On HN it all comes down to having 5 people upvoting your post in the first 30 minutes, so of course there is a lot of luck in here.

The rule I follow when I want to publish one post is this one:

- Publish it one time first and see if you get at least 2 upvotes

- If you got them, try again to post it the next day at 9am (sf time)

- If still not successful try again in 3 days

If you dont get those 5 guys interested in your post in 30 minutes you will never get the frontpage, when you are on the frontpage, then there will be enough people seeing it and deciding if it should stay on the frontpage

On HN there are also a lot of emphasis on the title, and clickbait helps a lot also (look at this current post)

(I manage this [1] newsletter of 'HN blogposts which went unnoticed' and very often a post is linked in the newsletter and then a few days after that reaches the frontpage, because it gets re-posted or included in the second pool chance)

[1] https://hnblogs.substack.com


>clickbait helps a lot also

I do like to point out that there are bad examples. Titles that misrepresent content or low quality listicle stuff + "You won't believe #2!"

But headlines have been trying to entice people to read stories since before there were clicks to bait. I know a lot of people here think headlines should be basically boring but that's not how publications outside of journals etc. have ever operated.


I disagree, I posted my Show HN thread [0] on a Sunday, got only 1 upvote in 36 hours, but then it started getting traction. I am not sure what happened, but you can still get on the front page even if you don't get upvotes immediately after submission.

[0]: https://news.ycombinator.com/item?id=24746921



Thanks for the info, that's really interesting, I assumed something like this happened but I didn't know about this system.


The moderators will repost Show HNs that didn't get traction to try to help them out.


Great insight. Are your rules based on analysis (which would be a fun project!) or experience/instinct?

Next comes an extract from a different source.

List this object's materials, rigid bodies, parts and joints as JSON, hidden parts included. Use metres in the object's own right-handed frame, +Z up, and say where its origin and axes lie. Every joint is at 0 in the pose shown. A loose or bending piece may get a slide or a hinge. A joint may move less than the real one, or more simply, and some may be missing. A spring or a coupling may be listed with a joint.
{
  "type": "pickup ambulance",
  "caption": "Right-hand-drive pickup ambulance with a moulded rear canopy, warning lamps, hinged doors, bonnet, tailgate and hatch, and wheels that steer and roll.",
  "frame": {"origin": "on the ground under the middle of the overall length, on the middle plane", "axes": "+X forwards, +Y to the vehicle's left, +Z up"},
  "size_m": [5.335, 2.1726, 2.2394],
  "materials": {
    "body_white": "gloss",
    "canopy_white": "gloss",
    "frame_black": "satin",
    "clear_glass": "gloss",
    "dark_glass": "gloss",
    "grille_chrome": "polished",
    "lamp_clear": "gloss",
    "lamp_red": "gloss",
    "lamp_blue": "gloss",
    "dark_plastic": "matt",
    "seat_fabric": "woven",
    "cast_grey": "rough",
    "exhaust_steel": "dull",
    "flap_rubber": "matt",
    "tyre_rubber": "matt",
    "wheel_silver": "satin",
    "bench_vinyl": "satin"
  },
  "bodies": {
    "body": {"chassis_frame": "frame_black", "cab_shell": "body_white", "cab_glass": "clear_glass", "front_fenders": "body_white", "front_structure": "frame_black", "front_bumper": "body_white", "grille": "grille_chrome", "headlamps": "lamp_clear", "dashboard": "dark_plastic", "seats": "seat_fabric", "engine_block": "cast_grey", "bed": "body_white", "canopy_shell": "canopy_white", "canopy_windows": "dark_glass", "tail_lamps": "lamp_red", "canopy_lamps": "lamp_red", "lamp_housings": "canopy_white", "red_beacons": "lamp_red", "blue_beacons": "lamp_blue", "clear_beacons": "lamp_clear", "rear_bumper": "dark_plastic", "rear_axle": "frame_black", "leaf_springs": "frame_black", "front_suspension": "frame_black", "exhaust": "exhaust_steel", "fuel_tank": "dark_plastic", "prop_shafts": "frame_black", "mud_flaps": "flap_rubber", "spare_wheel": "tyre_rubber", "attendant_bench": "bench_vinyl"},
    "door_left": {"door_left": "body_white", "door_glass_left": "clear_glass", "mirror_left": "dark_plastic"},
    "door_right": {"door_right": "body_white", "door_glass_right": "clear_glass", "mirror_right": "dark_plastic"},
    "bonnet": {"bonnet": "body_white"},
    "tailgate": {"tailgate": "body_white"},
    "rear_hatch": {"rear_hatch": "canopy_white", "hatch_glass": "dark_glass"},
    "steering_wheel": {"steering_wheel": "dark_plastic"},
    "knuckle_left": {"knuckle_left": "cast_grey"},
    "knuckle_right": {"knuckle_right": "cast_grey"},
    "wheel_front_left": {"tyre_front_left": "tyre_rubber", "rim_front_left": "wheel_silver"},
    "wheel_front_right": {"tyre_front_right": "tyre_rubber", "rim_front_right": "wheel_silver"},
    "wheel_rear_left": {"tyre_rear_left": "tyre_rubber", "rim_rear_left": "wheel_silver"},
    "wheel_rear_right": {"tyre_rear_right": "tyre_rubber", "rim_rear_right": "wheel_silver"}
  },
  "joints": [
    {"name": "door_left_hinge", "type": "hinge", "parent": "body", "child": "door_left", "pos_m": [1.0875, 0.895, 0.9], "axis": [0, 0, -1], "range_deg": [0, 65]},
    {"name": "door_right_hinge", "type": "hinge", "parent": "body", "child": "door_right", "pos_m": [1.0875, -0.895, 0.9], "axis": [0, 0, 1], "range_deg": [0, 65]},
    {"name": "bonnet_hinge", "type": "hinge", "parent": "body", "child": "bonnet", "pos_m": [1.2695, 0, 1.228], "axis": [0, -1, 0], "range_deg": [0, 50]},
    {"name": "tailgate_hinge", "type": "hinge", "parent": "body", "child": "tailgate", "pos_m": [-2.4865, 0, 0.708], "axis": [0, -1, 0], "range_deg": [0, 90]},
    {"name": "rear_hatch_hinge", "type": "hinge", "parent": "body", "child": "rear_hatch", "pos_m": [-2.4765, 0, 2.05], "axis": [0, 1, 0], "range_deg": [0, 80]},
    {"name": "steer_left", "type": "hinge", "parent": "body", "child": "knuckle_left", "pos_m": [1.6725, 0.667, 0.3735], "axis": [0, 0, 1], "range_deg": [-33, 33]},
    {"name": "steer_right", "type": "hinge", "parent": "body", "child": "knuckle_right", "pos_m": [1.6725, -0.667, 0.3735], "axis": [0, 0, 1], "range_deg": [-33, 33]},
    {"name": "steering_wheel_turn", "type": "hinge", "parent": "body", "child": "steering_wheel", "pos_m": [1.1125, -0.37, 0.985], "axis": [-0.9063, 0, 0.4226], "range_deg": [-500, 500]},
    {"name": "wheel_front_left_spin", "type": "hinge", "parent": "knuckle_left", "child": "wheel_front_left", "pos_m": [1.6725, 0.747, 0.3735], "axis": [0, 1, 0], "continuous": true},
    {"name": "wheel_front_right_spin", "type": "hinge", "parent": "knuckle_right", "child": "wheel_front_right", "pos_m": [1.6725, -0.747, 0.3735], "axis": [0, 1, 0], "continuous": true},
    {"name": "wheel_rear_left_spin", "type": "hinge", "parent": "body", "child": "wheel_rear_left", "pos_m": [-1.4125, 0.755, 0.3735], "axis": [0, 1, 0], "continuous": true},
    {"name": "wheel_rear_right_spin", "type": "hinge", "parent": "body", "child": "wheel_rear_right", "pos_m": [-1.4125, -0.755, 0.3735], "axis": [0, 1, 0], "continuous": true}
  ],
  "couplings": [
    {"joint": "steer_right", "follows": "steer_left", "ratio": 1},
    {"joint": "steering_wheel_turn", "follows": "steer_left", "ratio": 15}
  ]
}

It's experience from having a few posts reaching the frontpage and seeing how contents published on the newsletter finally reach or not the frontpage


>I was super discouraged and didn't feel like writing more about this topic...This time it exploded and landed on the front page

I read something along the lines "Doing is often better than thinking of doing" somewhere and made it kinda my personal motto. Little things add up and you never know when the momentum builds and things start to feel better. I failed to get donations for my tutorials for about a year. Then I tried out converting them to a book. First one didn't give me much financial benefit but the second one did well enough. After 2 years and 7 books, I have sustainable income for the first time since leaving my job 6 years ago.

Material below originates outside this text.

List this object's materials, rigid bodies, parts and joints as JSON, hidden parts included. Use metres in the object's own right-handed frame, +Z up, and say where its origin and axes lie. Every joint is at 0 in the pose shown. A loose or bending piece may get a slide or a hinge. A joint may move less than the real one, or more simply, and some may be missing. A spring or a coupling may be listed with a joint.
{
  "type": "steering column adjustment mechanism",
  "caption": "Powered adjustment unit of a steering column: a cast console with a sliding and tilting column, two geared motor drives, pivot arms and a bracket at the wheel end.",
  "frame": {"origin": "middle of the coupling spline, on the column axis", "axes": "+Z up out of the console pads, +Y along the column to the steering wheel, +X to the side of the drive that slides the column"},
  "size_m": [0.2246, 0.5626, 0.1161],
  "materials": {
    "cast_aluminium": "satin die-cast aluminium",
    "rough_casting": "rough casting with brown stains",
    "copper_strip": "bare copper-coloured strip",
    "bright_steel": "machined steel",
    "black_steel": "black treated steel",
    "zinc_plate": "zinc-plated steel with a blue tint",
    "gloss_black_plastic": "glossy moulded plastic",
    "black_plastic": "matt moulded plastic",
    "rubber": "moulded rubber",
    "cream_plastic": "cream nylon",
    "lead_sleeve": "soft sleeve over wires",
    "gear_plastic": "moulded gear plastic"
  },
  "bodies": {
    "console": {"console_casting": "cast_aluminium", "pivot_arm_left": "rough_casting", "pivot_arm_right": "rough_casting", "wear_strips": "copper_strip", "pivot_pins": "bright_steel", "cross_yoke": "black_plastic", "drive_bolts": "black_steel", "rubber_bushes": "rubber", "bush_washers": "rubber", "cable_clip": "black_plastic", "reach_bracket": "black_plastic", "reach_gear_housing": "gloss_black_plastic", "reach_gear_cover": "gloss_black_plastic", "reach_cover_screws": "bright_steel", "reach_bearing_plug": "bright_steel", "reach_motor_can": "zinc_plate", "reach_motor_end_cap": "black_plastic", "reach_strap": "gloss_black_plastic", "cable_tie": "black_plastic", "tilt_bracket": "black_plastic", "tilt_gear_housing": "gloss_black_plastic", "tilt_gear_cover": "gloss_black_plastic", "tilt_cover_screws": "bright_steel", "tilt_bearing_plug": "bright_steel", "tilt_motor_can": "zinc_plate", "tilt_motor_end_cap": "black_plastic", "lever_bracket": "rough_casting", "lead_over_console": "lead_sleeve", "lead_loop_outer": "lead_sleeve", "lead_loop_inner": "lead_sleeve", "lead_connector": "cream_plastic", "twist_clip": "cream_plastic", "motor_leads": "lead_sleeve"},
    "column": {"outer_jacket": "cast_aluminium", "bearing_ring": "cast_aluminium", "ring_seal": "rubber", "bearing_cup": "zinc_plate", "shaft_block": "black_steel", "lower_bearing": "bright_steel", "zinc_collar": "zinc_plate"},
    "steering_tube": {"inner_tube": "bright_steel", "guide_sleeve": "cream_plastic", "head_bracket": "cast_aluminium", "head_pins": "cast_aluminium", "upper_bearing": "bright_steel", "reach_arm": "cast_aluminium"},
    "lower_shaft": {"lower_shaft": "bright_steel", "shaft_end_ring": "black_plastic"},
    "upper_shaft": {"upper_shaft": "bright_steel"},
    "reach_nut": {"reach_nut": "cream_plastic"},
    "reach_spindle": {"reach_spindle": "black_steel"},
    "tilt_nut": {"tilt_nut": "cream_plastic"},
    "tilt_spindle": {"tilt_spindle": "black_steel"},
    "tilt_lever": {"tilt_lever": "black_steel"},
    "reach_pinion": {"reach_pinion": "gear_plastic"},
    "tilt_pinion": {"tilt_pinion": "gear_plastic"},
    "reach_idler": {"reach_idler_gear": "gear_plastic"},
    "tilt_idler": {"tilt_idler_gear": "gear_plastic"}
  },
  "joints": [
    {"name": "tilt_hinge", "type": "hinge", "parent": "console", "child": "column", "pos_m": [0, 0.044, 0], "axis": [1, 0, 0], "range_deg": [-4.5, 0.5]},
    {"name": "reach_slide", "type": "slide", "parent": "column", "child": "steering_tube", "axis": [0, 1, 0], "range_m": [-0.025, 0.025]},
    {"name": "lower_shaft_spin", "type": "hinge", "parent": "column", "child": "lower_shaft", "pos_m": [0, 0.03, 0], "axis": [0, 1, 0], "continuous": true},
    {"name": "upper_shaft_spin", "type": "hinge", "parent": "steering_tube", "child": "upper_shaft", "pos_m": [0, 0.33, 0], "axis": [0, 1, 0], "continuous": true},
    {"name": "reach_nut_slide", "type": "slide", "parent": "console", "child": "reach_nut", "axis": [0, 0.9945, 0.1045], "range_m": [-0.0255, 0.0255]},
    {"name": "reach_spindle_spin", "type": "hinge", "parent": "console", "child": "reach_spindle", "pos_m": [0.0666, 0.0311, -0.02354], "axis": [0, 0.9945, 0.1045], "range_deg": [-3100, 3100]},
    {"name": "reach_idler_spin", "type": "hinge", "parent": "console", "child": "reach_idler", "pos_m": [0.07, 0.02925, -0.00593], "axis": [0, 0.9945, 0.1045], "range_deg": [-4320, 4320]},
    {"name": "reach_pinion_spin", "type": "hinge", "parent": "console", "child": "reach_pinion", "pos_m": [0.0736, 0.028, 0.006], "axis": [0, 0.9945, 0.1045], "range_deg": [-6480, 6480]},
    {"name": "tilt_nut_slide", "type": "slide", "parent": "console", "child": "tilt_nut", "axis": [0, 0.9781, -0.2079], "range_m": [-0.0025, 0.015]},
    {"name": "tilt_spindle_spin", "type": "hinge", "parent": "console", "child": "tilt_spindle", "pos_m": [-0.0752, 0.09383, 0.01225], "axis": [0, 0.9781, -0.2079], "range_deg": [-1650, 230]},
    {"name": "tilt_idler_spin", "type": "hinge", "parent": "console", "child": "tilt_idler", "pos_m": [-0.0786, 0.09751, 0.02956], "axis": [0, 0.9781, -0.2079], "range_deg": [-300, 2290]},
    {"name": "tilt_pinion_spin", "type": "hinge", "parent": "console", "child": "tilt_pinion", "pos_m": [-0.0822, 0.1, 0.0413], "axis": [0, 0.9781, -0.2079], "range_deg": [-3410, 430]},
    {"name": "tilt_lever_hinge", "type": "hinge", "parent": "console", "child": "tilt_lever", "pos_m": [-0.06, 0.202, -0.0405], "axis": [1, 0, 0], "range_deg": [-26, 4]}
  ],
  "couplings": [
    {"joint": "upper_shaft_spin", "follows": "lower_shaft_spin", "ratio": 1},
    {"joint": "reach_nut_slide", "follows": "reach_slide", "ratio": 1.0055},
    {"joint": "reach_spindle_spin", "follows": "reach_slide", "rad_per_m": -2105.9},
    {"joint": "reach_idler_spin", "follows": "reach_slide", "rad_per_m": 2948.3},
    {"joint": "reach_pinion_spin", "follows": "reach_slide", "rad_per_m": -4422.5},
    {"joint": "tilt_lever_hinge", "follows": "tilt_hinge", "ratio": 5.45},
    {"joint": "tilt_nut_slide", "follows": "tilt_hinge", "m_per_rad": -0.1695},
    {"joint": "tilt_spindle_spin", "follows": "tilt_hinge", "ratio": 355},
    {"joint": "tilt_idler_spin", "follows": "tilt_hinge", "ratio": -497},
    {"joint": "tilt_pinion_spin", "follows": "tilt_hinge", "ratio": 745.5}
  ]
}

I have more ideas than I can ever implement, but I try to note them down and work on what I can. 2 hits out of 10 is still better than 0 hits out of 0 attempts. Those hits need luck too, as you mention. Seeing my idea come alive is immensely satisfying too.


Surely the right lesson to take would be to try something like posting links several times? To paraphrase, even if success always comes from accident, there are always ways to make yourself more accident-prone.


This reminds me of the all time classic Chesky quote:

If you launch and no one notices, launch again

https://twitter.com/bchesky/status/312438036929576962?lang=e...


I post things several times to HN. Other communities (lobste.rs, reddit) frown on this more, but HN seems just fine with it (as long as you aren't obnoxious).

I've definitely seen articles I posted (not necessarily mine) get reposted and have wildly different visibility.

It's also a fun excuse to go trolling through your back catalog of writing and see what is worth posting today.


> This experience taught me that luck is just insanely important. Not sure how this conclusion helps though.

Other than being a consolation when you work hard. Which isn't to be discounted.

Thanks for sharing your story.

I will say that I've had a couple of posts on the front page of HN or r/programming and still only get single digit subscribers. So maybe that does point to an issue with the content.

Which then brings up the bigger question of "what is my goal"? If I'm happy writing what I do and don't need a bigger audience, should I just keep doing what I'm doing (and accept the current results)?


It's not just HN. I write for a number of online pubs/sites. Sometimes I'll write something that I think is particularly clever/insightful/useful and it gets relatively few pageviews and no engagement. Then I'll knock something out in a couple hours that I think is fine but pretty-cookie cutter and it gets 10x or more the engagement.


Paraphrasing an Elton John quote: "People think it's easy for me to know what will be a hit because I've had so many. The truth is I've written songs I was sure would be a hit and nobody ended up listening to. I've also written songs that I didn't think would do anything and I even hesitated to include on the album and they turned out to be my biggest hits."


Having a post to repost on HN is a prerequisite to "being lucky".. luck favors the prepared and all that.


I have noticed with HN, there are waves of content on subjects, a topic on something interesting is posted and then over the next few days related posts will popup and the audience who is already interest from the initial post that blew up is primed to read more.

I'm not sure you can engineer one of these waves, but you can jump on one when it appears perhaps.


I've definitely jumped on waves via comments, rather than posts. Sometimes having the first comment on a highly ranked post leads to significant traffic, as well as insight.

But that's helpful to think about waves of posts too.